Ronald Reagan was president the last time Americans were as overwhelmingly optimistic about the prospects for jobs. The latest University of Michigan survey on households’ expectations for unemployment declines in the next 12 months came in at 33 percent, matching January for the highest level since 1984, when it was 35 percent. What could be wrong with that?

History tells us that bubbles in optimism can be dangerous for the economy. For starters, an unemployment rate with a “three-handle” that is implied by the Michigan survey isn’t even in the same zip code as the Federal Reserve’s forecast for this year or next. The bottom of its 2018 range is 4.2 percent. Any notion of a gradual path of interest-rate increases would be dashed. The result would likely be an inversion of the yield curve -- which has historically preceded recessions -- and a weaker stock market.

The hard data have for some time been broadcasting what’s to come. The costs of higher education, housing and car prices have risen so much that households have had to stretch to qualify for a mortgage or make payments that are in line with the size of their paychecks.
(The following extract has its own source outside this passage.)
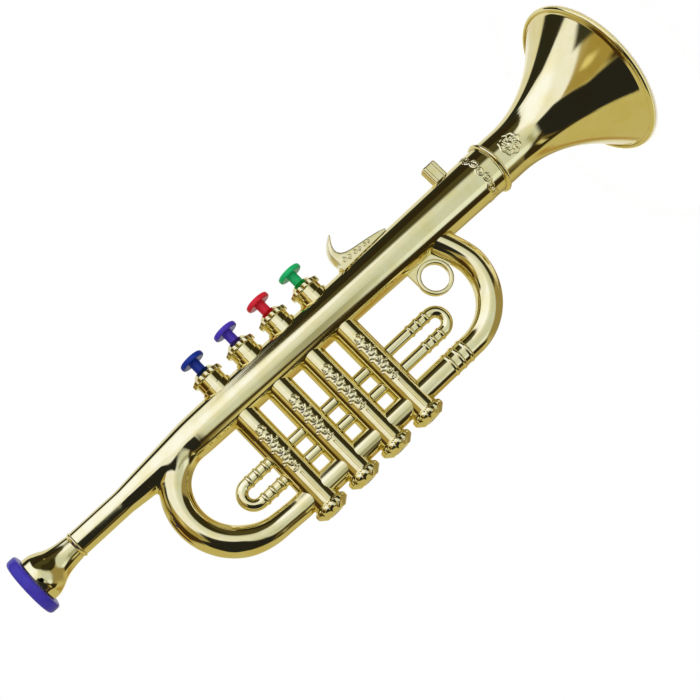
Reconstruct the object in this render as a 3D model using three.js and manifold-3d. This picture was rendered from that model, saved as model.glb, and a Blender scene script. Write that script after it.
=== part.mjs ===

While it’s true that “only” 11.1 percent of the $1.4 trillion in outstanding student loans are delinquent, as has been the case for four years running, fewer than half of all undergraduates are paying down their debt. The remaining are either delinquent or have asked for relief in one of two forms: temporary payment deferment or a payment plan gauged off their income level. A recent report from Goldman Sachs Group Inc. noted that, “high delinquencies will continue to constrain the ability of young households to purchase and finance homes on a forward basis.”